Für die Stasi "ein Ärgernis"

Nicht nur die Bevölkerung, auch das Ministerium für Staatssicherheit (MfS) in der DDR interessierte sich offenbar für den Sender. „Das MfS fertigte Karten über die Feldstärke mit den Reichweiten der Westsender in die DDR hinein, sagte Friederike Pohlmann. Sie ist Mitautorin einer ARD-Studie über die rundfunkbezogenen Aktivitäten des Ministeriums für Staatssicherheit in Westdeutschland.
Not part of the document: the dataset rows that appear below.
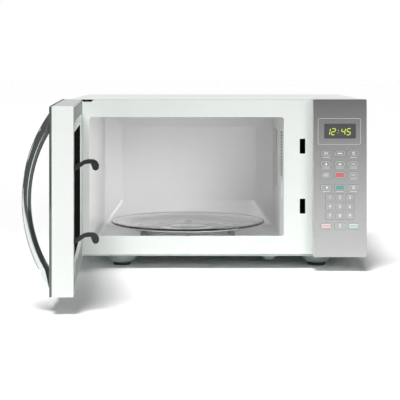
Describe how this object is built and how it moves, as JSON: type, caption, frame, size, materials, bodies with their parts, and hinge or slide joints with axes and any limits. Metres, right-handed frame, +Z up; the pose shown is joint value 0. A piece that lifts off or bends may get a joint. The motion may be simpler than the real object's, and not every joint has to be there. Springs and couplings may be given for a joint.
{
  "type": "microwave oven",
  "caption": "Countertop microwave oven with a side-hinged door, curved handle, glass turntable and a keypad panel with a display.",
  "frame": {"origin": "middle of the footprint at floor level, with the door open as stored", "axes": "+X to the control panel's side, -Y out of the front, +Z up"},
  "size_m": [0.5062, 0.7598, 0.277],
  "materials": {
    "case_paint": "semi-gloss white powder coat",
    "zinc_sheet": "zinc-coated sheet",
    "black_plastic": "satin black",
    "cavity_enamel": "satin pale grey enamel",
    "mica": "pressed mica sheet",
    "lamp_glass": "clear bulb",
    "white_plastic": "smooth white moulding",
    "silver_fascia": "brushed silver film",
    "display_glass": "dark tinted window",
    "circuit_board": "solder-masked board",
    "core_steel": "varnished laminations",
    "can_aluminium": "drawn can",
    "rubber": "matte",
    "door_glass": "mirror-tinted front glass",
    "choke_plastic": "mid-grey moulding",
    "chrome": "bright plated",
    "spring_steel": "drawn wire",
    "tray_glass": "clear pressed glass",
    "coupler_plastic": "natural heat-resistant moulding",
    "key_pad": "silver film pad",
    "red_pad": "red film pad",
    "teal_pad": "teal film pad"
  },
  "bodies": {
    "cabinet": {"outer_case": "case_paint", "front_plate": "case_paint", "back_panel": "zinc_sheet", "base_plate": "zinc_sheet", "cord_gland": "black_plastic", "cavity_liner": "cavity_enamel", "waveguide_cover": "mica", "cavity_lamp": "lamp_glass", "panel_housing": "white_plastic", "panel_fascia": "silver_fascia", "display_lens": "display_glass", "control_board": "circuit_board", "hinge_upper": "zinc_sheet", "hinge_lower": "zinc_sheet", "interlock_bracket": "black_plastic", "magnetron": "zinc_sheet", "transformer": "core_steel", "capacitor": "can_aluminium", "fan_motor": "core_steel", "turntable_motor": "zinc_sheet", "foot_front_left": "rubber", "foot_front_right": "rubber"},
    "door": {"door_frame": "white_plastic", "door_glass": "door_glass", "door_screen": "case_paint", "choke_cover": "choke_plastic", "door_handle": "chrome", "latch_spring": "spring_steel"},
    "latch": {"latch_hooks": "black_plastic"},
    "turntable": {"turntable_tray": "tray_glass", "drive_coupler": "coupler_plastic"},
    "roller_ring": {"roller_ring": "coupler_plastic"},
    "wheel_1": {"roller_wheel_1": "coupler_plastic"},
    "wheel_2": {"roller_wheel_2": "coupler_plastic"},
    "wheel_3": {"roller_wheel_3": "coupler_plastic"},
    "fan": {"fan_blade": "black_plastic"},
    "key_program_1": {"key_program_1": "key_pad"},
    "key_program_2": {"key_program_2": "key_pad"},
    "key_program_3": {"key_program_3": "key_pad"},
    "key_program_4": {"key_program_4": "key_pad"},
    "key_program_5": {"key_program_5": "key_pad"},
    "key_program_6": {"key_program_6": "key_pad"},
    "key_program_7": {"key_program_7": "key_pad"},
    "key_program_8": {"key_program_8": "red_pad"},
    "key_program_9": {"key_program_9": "key_pad"},
    "key_program_10": {"key_program_10": "key_pad"},
    "key_program_11": {"key_program_11": "teal_pad"},
    "key_program_12": {"key_program_12": "key_pad"},
    "key_1": {"key_1": "key_pad"},
    "key_2": {"key_2": "key_pad"},
    "key_3": {"key_3": "key_pad"},
    "key_4": {"key_4": "key_pad"},
    "key_5": {"key_5": "key_pad"},
    "key_6": {"key_6": "key_pad"},
    "key_7": {"key_7": "key_pad"},
    "key_8": {"key_8": "key_pad"},
    "key_9": {"key_9": "key_pad"},
    "key_stop": {"key_stop": "key_pad"},
    "key_0": {"key_0": "key_pad"},
    "key_start": {"key_start": "key_pad"}
  },
  "joints": [
    {"name": "door_hinge", "type": "hinge", "parent": "cabinet", "child": "door", "pos_m": [-0.21991, 0.0069, 0.1505], "axis": [0, 0, 1], "range_deg": [-18.6, 86.4]},
    {"name": "latch_slide", "type": "slide", "parent": "door", "child": "latch", "axis": [0, 0, 1], "range_m": [0, 0.0035], "stiffness_N_per_m": 250, "springref_m": -0.004, "deforming": ["latch_spring"]},
    {"name": "turntable_spin", "type": "hinge", "parent": "cabinet", "child": "turntable", "pos_m": [-0.03671, 0.1979, 0.045], "axis": [0, 0, 1], "continuous": true},
    {"name": "roller_ring_spin", "type": "hinge", "parent": "cabinet", "child": "roller_ring", "pos_m": [-0.03671, 0.1979, 0.03795], "axis": [0, 0, 1], "continuous": true},
    {"name": "wheel_1_spin", "type": "hinge", "parent": "roller_ring", "child": "wheel_1", "pos_m": [-0.03671, 0.2864, 0.03795], "axis": [0, 1, 0], "continuous": true},
    {"name": "wheel_2_spin", "type": "hinge", "parent": "roller_ring", "child": "wheel_2", "pos_m": [-0.11335, 0.15365, 0.03795], "axis": [-0.866, -0.5, 0], "continuous": true},
    {"name": "wheel_3_spin", "type": "hinge", "parent": "roller_ring", "child": "wheel_3", "pos_m": [0.03993, 0.15365, 0.03795], "axis": [0.866, -0.5, 0], "continuous": true},
    {"name": "fan_spin", "type": "hinge", "parent": "cabinet", "child": "fan", "pos_m": [0.18859, 0.3416, 0.16], "axis": [0, 1, 0], "continuous": true},
    {"name": "key_program_1_press", "type": "slide", "parent": "cabinet", "child": "key_program_1", "axis": [0, 1, 0], "range_m": [0, 0.0005], "stiffness_N_per_m": 900, "springref_m": -0.0005},
    {"name": "key_program_2_press", "type": "slide", "parent": "cabinet", "child": "key_program_2", "axis": [0, 1, 0], "range_m": [0, 0.0005], "stiffness_N_per_m": 900, "springref_m": -0.0005},
    {"name": "key_program_3_press", "type": "slide", "parent": "cabinet", "child": "key_program_3", "axis": [0, 1, 0], "range_m": [0, 0.0005], "stiffness_N_per_m": 900, "springref_m": -0.0005},
    {"name": "key_program_4_press", "type": "slide", "parent": "cabinet", "child": "key_program_4", "axis": [0, 1, 0], "range_m": [0, 0.0005], "stiffness_N_per_m": 900, "springref_m": -0.0005},
    {"name": "key_program_5_press", "type": "slide", "parent": "cabinet", "child": "key_program_5", "axis": [0, 1, 0], "range_m": [0, 0.0005], "stiffness_N_per_m": 900, "springref_m": -0.0005},
    {"name": "key_program_6_press", "type": "slide", "parent": "cabinet", "child": "key_program_6", "axis": [0, 1, 0], "range_m": [0, 0.0005], "stiffness_N_per_m": 900, "springref_m": -0.0005},
    {"name": "key_program_7_press", "type": "slide", "parent": "cabinet", "child": "key_program_7", "axis": [0, 1, 0], "range_m": [0, 0.0005], "stiffness_N_per_m": 900, "springref_m": -0.0005},
    {"name": "key_program_8_press", "type": "slide", "parent": "cabinet", "child": "key_program_8", "axis": [0, 1, 0], "range_m": [0, 0.0005], "stiffness_N_per_m": 900, "springref_m": -0.0005},
    {"name": "key_program_9_press", "type": "slide", "parent": "cabinet", "child": "key_program_9", "axis": [0, 1, 0], "range_m": [0, 0.0005], "stiffness_N_per_m": 900, "springref_m": -0.0005},
    {"name": "key_program_10_press", "type": "slide", "parent": "cabinet", "child": "key_program_10", "axis": [0, 1, 0], "range_m": [0, 0.0005], "stiffness_N_per_m": 900, "springref_m": -0.0005},
    {"name": "key_program_11_press", "type": "slide", "parent": "cabinet", "child": "key_program_11", "axis": [0, 1, 0], "range_m": [0, 0.0005], "stiffness_N_per_m": 900, "springref_m": -0.0005},
    {"name": "key_program_12_press", "type": "slide", "parent": "cabinet", "child": "key_program_12", "axis": [0, 1, 0], "range_m": [0, 0.0005], "stiffness_N_per_m": 900, "springref_m": -0.0005},
    {"name": "key_1_press", "type": "slide", "parent": "cabinet", "child": "key_1", "axis": [0, 1, 0], "range_m": [0, 0.0005], "stiffness_N_per_m": 900, "springref_m": -0.0005},
    {"name": "key_2_press", "type": "slide", "parent": "cabinet", "child": "key_2", "axis": [0, 1, 0], "range_m": [0, 0.0005], "stiffness_N_per_m": 900, "springref_m": -0.0005},
    {"name": "key_3_press", "type": "slide", "parent": "cabinet", "child": "key_3", "axis": [0, 1, 0], "range_m": [0, 0.0005], "stiffness_N_per_m": 900, "springref_m": -0.0005},
    {"name": "key_4_press", "type": "slide", "parent": "cabinet", "child": "key_4", "axis": [0, 1, 0], "range_m": [0, 0.0005], "stiffness_N_per_m": 900, "springref_m": -0.0005},
    {"name": "key_5_press", "type": "slide", "parent": "cabinet", "child": "key_5", "axis": [0, 1, 0], "range_m": [0, 0.0005], "stiffness_N_per_m": 900, "springref_m": -0.0005},
    {"name": "key_6_press", "type": "slide", "parent": "cabinet", "child": "key_6", "axis": [0, 1, 0], "range_m": [0, 0.0005], "stiffness_N_per_m": 900, "springref_m": -0.0005},
    {"name": "key_7_press", "type": "slide", "parent": "cabinet", "child": "key_7", "axis": [0, 1, 0], "range_m": [0, 0.0005], "stiffness_N_per_m": 900, "springref_m": -0.0005},
    {"name": "key_8_press", "type": "slide", "parent": "cabinet", "child": "key_8", "axis": [0, 1, 0], "range_m": [0, 0.0005], "stiffness_N_per_m": 900, "springref_m": -0.0005},
    {"name": "key_9_press", "type": "slide", "parent": "cabinet", "child": "key_9", "axis": [0, 1, 0], "range_m": [0, 0.0005], "stiffness_N_per_m": 900, "springref_m": -0.0005},
    {"name": "key_stop_press", "type": "slide", "parent": "cabinet", "child": "key_stop", "axis": [0, 1, 0], "range_m": [0, 0.0005], "stiffness_N_per_m": 900, "springref_m": -0.0005},
    {"name": "key_0_press", "type": "slide", "parent": "cabinet", "child": "key_0", "axis": [0, 1, 0], "range_m": [0, 0.0005], "stiffness_N_per_m": 900, "springref_m": -0.0005},
    {"name": "key_start_press", "type": "slide", "parent": "cabinet", "child": "key_start", "axis": [0, 1, 0], "range_m": [0, 0.0005], "stiffness_N_per_m": 900, "springref_m": -0.0005}
  ],
  "couplings": [
    {"joint": "roller_ring_spin", "follows": "turntable_spin", "ratio": 0.5},
    {"joint": "wheel_1_spin", "follows": "turntable_spin", "ratio": -6.6541},
    {"joint": "wheel_2_spin", "follows": "turntable_spin", "ratio": -6.6541},
    {"joint": "wheel_3_spin", "follows": "turntable_spin", "ratio": -6.6541}
  ]
}
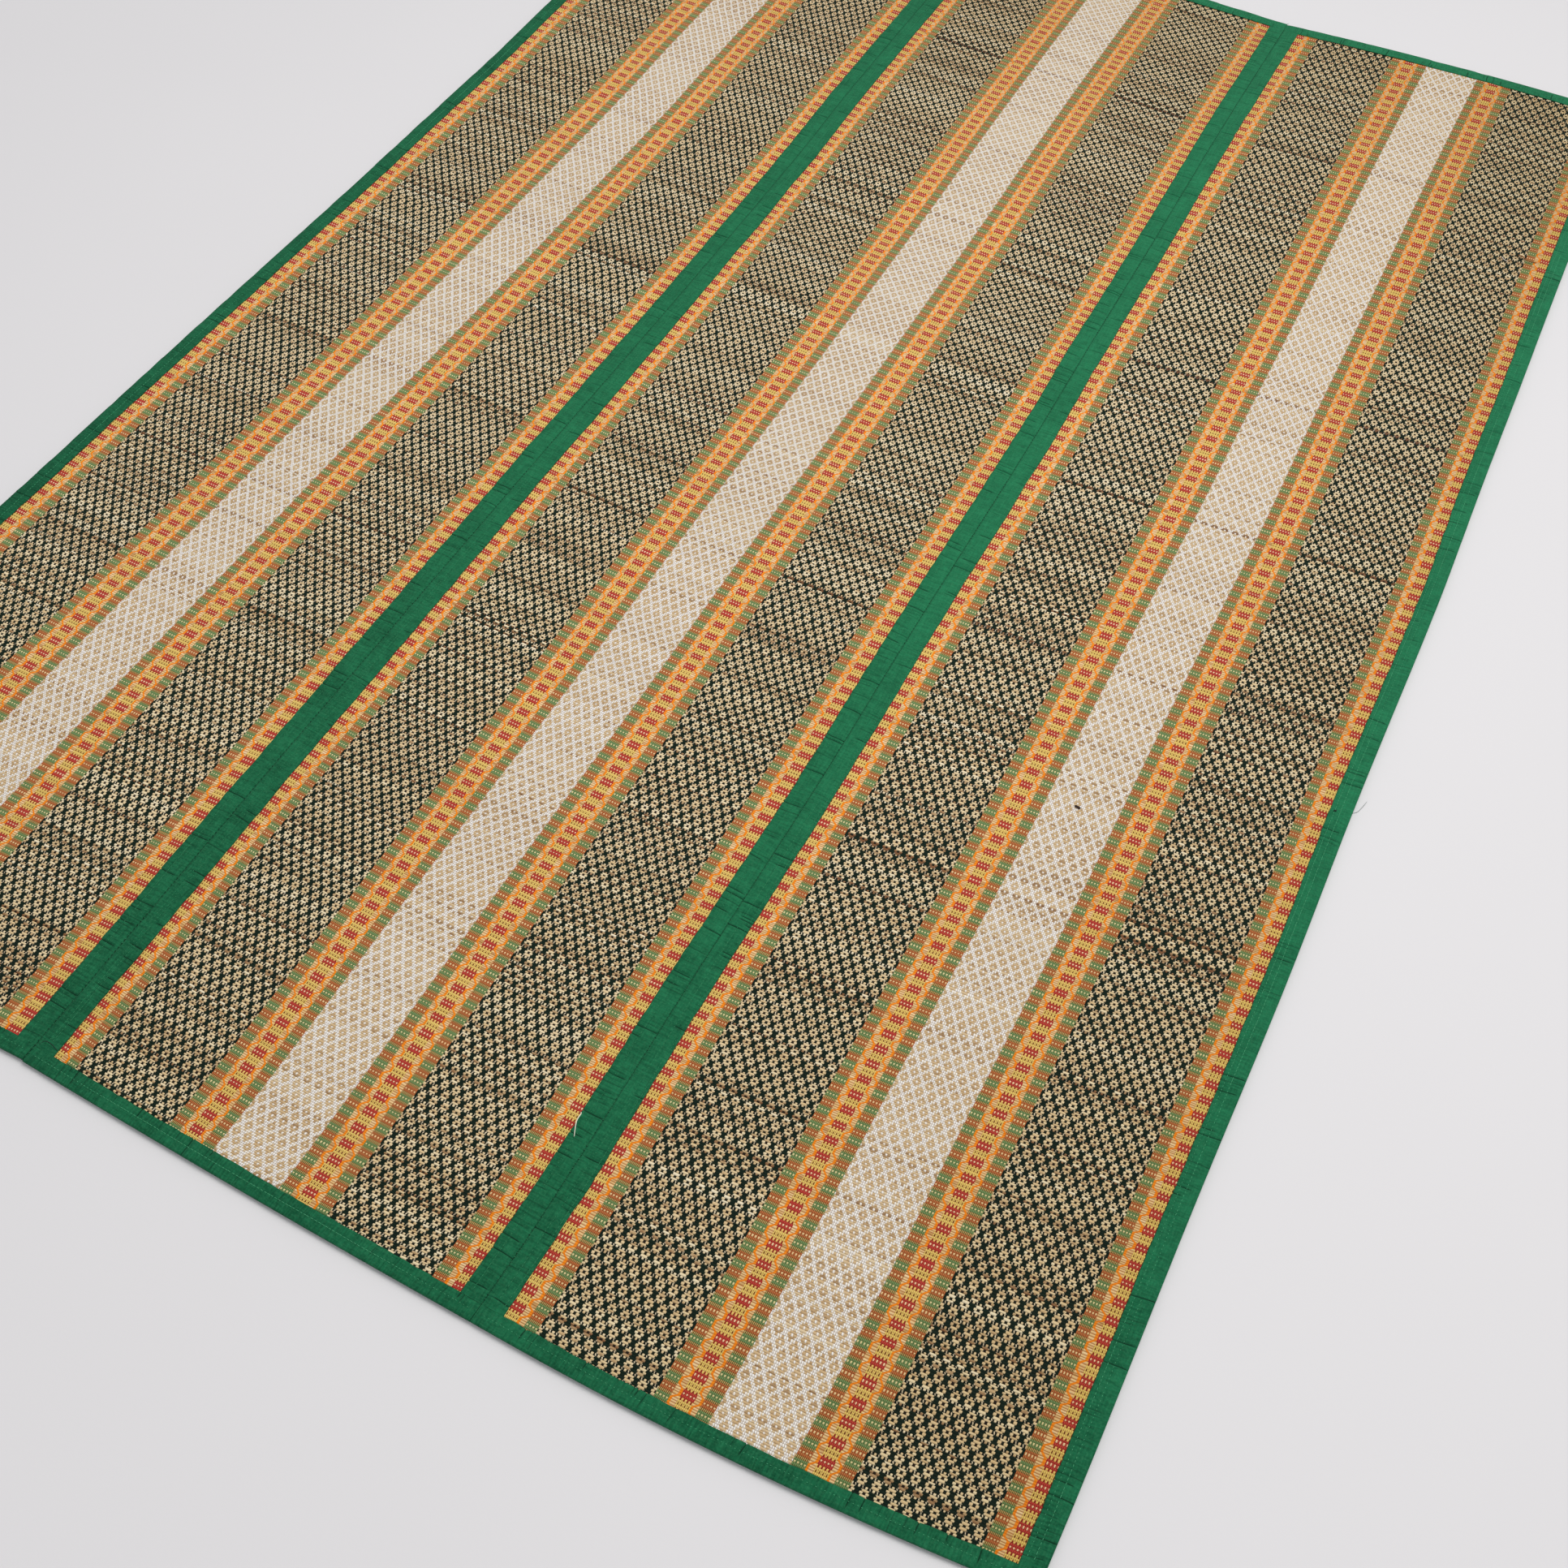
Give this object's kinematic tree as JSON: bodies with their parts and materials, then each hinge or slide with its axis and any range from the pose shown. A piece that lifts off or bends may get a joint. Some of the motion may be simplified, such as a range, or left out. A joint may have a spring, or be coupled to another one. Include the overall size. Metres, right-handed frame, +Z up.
{
  "type": "grass floor mat",
  "caption": "Rectangular woven grass floor mat with patterned bands, made of cloth-bound panels sewn edge to edge so that it folds flat; for sitting, eating or sleeping on.",
  "frame": {"origin": "on the floor under the middle of the mat's bounding box", "axes": "+X across the three panels, +Y along them, +Z up"},
  "size_m": [1.228, 1.8156, 0.0048],
  "materials": {
    "woven_grass": "grass stems crossed by dark green, white, orange, red, yellow, leaf green and brown cotton threads, slightly glossy",
    "green_cotton": "matt plain-weave cotton"
  },
  "bodies": {
    "root": {"left_grass_sheet": "woven_grass", "middle_grass_sheet": "woven_grass", "right_grass_sheet": "woven_grass", "left_sheet_left_binding": "green_cotton", "left_sheet_right_binding": "green_cotton", "left_sheet_near_binding": "green_cotton", "left_sheet_far_binding": "green_cotton", "middle_sheet_left_binding": "green_cotton", "middle_sheet_right_binding": "green_cotton", "middle_sheet_near_binding": "green_cotton", "middle_sheet_far_binding": "green_cotton", "right_sheet_left_binding": "green_cotton", "right_sheet_right_binding": "green_cotton", "right_sheet_near_binding": "green_cotton", "right_sheet_far_binding": "green_cotton"}
  },
  "joints": []
}
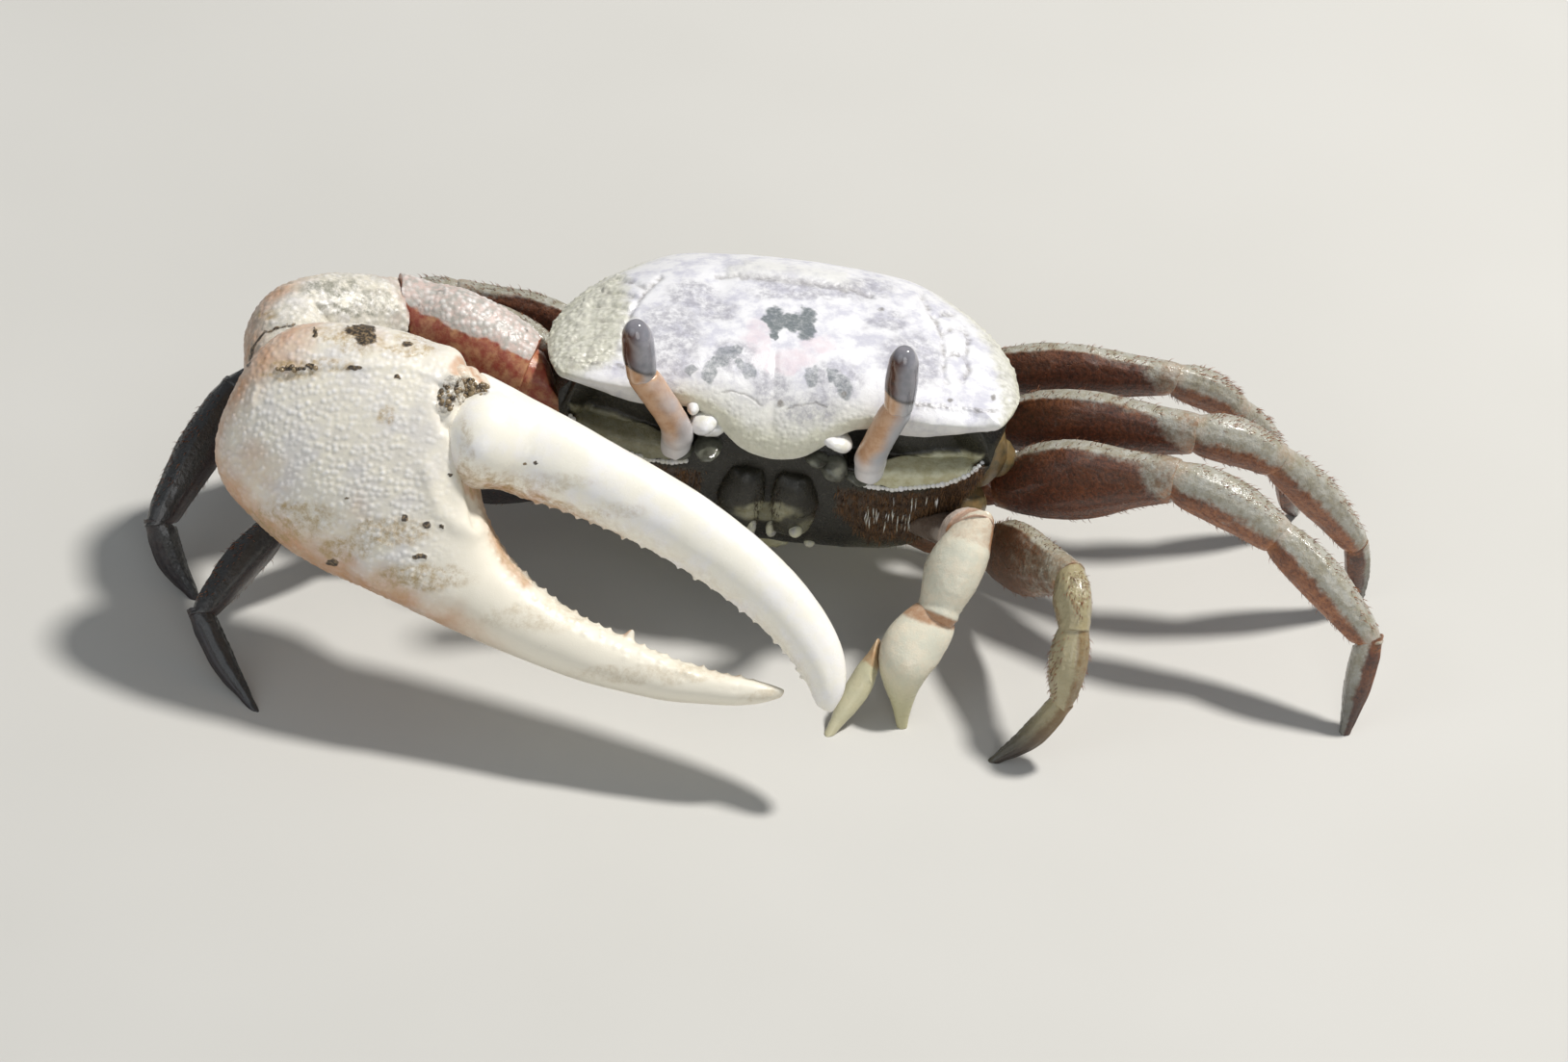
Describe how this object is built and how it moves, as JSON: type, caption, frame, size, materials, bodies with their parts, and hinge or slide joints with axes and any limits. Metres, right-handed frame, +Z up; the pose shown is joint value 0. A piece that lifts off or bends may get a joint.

In jedem Dossier über den Deutschlandfunk seien die Reichweiten der jeweiligen Sender aufgeführt worden. „Es ist wahrscheinlich, dass das MfS auch den Sender in Tannfeld im Visier hatte“, vermutete Pohlmann. Für den Ost-Geheimdienst seien die Sendungen aus dem Westen „ein Ärgernis“ gewesen.

In der gesamten DDR sei der Deutschlandfunk über seine jeweiligen Sender in Neumünster, Braunschweig und Tannfeld zu hören gewesen, bestätigte Reinhardt Deuscher, Abteilungsleiter Programmverbreitung des Deutschlandradios in Köln. „Eine Ära geht zu Ende“, kommentierte er das Aus für die insgesamt sechs Mittelwellensender, die zum Jahreswechsel abgeschaltet werden. Mittelwelle war einmal.